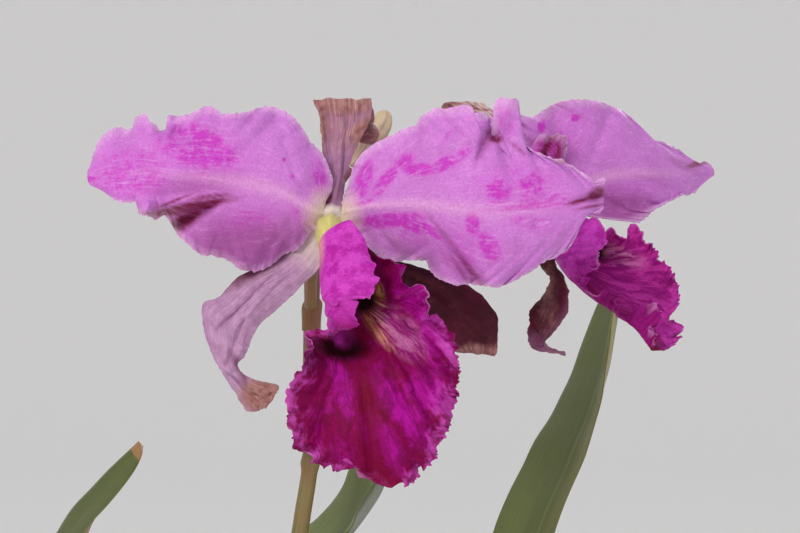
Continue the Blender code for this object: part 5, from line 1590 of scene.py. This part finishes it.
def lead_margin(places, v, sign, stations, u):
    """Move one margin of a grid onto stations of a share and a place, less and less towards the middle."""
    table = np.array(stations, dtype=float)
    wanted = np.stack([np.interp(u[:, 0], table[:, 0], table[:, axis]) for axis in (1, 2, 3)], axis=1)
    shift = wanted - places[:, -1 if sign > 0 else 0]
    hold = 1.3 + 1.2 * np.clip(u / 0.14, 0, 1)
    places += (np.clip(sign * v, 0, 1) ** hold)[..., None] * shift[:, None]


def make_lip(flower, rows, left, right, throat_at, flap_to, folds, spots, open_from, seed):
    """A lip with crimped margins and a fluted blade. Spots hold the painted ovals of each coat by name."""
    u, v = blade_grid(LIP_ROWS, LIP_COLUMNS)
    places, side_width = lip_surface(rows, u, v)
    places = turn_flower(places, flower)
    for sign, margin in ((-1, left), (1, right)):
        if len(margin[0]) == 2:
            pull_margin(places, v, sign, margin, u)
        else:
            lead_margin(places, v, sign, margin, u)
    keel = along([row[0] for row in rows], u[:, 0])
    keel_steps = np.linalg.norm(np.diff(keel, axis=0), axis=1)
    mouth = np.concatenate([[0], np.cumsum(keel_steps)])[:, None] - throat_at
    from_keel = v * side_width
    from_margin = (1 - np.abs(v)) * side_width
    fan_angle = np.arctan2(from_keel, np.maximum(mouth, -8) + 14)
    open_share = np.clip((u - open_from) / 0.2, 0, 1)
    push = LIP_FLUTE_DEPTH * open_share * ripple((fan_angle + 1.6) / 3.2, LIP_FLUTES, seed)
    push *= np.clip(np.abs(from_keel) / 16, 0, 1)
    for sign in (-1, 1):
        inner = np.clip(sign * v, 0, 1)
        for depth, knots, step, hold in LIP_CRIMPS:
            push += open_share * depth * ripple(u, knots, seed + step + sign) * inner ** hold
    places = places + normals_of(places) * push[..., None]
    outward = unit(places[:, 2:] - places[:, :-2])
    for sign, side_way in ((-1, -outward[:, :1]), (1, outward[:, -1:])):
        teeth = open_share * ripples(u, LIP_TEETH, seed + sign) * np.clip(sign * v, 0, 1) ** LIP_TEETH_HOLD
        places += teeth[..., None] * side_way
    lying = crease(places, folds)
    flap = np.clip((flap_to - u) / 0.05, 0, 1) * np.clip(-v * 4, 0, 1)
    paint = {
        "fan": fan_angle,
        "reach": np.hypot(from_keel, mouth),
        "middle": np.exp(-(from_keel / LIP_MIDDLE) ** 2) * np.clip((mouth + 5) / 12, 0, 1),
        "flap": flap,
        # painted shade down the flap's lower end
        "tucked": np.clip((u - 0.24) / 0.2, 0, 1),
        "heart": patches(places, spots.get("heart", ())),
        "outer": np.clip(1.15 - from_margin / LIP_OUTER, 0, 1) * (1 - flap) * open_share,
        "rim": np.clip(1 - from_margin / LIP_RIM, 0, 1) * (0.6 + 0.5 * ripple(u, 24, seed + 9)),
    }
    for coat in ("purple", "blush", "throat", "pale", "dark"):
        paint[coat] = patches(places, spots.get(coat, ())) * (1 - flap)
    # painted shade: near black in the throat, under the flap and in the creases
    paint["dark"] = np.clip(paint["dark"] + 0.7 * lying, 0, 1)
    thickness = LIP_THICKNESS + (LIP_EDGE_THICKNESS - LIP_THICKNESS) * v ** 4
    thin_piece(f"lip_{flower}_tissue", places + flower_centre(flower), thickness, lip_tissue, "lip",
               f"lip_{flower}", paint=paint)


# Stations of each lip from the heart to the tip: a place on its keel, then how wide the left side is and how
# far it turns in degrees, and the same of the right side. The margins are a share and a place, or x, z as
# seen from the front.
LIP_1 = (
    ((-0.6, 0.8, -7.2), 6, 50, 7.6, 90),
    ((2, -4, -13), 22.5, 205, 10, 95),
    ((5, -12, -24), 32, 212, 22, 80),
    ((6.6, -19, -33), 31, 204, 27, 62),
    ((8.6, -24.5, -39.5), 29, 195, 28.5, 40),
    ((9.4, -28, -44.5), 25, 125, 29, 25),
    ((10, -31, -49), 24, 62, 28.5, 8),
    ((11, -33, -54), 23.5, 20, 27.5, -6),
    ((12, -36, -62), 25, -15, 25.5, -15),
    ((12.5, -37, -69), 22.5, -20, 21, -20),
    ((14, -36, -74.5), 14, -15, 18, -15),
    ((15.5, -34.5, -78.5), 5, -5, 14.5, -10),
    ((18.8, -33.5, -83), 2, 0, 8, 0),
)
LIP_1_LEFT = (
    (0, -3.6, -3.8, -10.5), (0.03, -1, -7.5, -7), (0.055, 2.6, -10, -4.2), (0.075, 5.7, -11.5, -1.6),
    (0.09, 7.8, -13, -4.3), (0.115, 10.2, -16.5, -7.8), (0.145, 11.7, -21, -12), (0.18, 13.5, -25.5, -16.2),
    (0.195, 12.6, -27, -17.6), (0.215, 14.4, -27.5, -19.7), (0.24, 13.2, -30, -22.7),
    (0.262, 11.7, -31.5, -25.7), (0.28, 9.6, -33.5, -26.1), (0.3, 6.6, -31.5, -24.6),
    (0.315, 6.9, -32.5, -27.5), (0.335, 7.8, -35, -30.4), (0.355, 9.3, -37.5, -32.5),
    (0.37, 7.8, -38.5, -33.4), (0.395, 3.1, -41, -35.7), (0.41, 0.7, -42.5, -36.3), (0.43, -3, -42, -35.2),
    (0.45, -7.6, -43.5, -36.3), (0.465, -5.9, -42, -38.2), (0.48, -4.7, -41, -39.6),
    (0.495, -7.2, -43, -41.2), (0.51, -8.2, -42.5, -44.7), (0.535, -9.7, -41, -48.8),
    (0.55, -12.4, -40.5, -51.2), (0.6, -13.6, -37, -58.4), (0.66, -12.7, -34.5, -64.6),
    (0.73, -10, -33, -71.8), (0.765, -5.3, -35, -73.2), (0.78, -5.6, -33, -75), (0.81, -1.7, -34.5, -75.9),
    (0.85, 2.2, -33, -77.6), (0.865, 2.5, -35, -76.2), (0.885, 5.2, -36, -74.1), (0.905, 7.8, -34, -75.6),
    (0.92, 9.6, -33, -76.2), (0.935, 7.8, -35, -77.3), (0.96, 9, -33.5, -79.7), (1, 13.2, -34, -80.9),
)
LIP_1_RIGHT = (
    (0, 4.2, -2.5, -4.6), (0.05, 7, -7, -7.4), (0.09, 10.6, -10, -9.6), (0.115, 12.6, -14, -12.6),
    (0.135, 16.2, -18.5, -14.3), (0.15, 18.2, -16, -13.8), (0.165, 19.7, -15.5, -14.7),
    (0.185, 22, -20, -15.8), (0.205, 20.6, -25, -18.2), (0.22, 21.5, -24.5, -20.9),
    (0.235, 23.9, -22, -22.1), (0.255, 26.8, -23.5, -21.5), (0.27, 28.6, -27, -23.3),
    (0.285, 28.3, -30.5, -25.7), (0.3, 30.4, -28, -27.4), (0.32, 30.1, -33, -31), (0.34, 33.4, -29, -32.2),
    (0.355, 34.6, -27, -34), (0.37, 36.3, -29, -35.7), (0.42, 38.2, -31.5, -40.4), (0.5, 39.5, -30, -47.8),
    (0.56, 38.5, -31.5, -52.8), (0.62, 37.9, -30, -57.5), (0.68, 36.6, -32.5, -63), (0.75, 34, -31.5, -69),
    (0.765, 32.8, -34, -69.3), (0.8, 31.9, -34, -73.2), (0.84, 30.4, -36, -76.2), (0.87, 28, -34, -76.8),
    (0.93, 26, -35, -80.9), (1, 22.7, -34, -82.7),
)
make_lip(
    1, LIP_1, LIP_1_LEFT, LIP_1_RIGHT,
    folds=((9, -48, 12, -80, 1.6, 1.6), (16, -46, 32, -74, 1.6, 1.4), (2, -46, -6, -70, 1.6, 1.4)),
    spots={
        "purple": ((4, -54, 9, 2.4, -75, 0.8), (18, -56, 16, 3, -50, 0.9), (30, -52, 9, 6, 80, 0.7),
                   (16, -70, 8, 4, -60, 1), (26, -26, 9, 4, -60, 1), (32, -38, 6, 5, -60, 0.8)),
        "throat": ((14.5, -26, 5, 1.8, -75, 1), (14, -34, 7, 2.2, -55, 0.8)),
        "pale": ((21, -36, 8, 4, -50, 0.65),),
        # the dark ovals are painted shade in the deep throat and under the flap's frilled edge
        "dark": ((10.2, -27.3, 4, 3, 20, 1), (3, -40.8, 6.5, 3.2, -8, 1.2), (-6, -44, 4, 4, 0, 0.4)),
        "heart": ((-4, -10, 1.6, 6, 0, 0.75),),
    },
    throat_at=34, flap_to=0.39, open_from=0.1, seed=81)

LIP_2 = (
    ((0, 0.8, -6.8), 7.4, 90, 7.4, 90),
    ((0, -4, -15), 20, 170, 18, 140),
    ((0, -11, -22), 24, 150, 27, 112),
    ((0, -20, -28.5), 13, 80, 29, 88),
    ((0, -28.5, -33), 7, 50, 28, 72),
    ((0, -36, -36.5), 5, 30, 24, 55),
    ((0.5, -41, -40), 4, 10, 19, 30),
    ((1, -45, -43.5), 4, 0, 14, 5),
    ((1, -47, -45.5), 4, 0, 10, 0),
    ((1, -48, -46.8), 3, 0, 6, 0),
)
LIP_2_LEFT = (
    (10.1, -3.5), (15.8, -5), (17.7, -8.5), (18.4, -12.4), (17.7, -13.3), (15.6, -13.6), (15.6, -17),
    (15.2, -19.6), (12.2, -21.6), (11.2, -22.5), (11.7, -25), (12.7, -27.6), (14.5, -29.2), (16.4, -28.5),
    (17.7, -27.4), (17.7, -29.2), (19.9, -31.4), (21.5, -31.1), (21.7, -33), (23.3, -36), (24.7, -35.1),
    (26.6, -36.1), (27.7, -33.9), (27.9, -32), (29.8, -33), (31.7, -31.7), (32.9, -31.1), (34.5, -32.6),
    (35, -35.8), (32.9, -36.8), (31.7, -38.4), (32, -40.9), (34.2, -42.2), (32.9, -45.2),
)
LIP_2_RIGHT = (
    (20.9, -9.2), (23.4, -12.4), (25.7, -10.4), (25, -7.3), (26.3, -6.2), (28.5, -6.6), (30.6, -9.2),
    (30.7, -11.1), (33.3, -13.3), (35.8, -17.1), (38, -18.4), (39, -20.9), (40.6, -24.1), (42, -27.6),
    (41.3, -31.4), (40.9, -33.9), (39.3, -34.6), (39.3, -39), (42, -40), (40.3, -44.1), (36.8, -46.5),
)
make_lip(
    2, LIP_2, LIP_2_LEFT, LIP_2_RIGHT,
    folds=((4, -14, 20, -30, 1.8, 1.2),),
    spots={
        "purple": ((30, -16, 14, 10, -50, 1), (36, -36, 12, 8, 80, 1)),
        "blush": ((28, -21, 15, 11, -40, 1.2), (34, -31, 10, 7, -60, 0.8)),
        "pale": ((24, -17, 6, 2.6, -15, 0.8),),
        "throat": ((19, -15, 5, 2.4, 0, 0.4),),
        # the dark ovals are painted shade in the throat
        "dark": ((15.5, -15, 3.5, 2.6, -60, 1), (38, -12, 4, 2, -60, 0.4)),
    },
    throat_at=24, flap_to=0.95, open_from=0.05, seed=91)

= Direction =
Give again, word for word, the lines of the listing, starting at its first line and ending with the line containing "places += (np.clip(sign".

= Solution for this exercise =
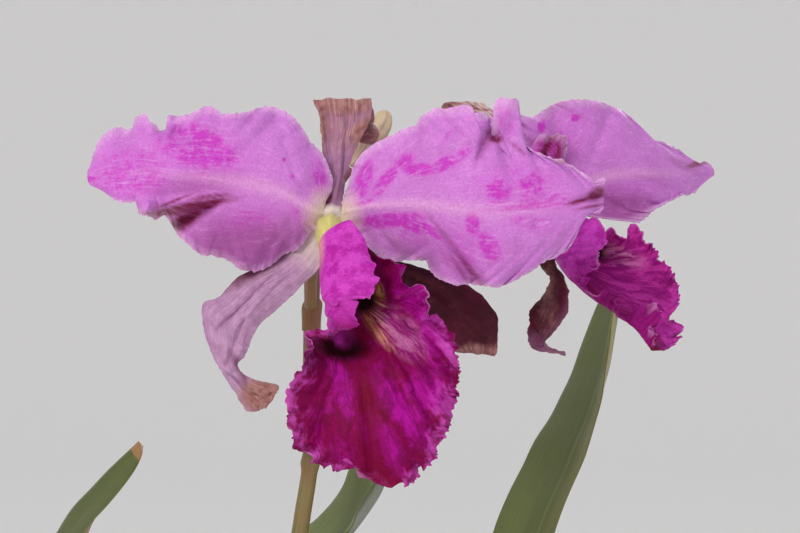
Continue the Blender code for this object: part 5, from line 1590 of scene.py. This part finishes it.
def lead_margin(places, v, sign, stations, u):
    """Move one margin of a grid onto stations of a share and a place, less and less towards the middle."""
    table = np.array(stations, dtype=float)
    wanted = np.stack([np.interp(u[:, 0], table[:, 0], table[:, axis]) for axis in (1, 2, 3)], axis=1)
    shift = wanted - places[:, -1 if sign > 0 else 0]
    hold = 1.3 + 1.2 * np.clip(u / 0.14, 0, 1)
    places += (np.clip(sign * v, 0, 1) ** hold)[..., None] * shift[:, None]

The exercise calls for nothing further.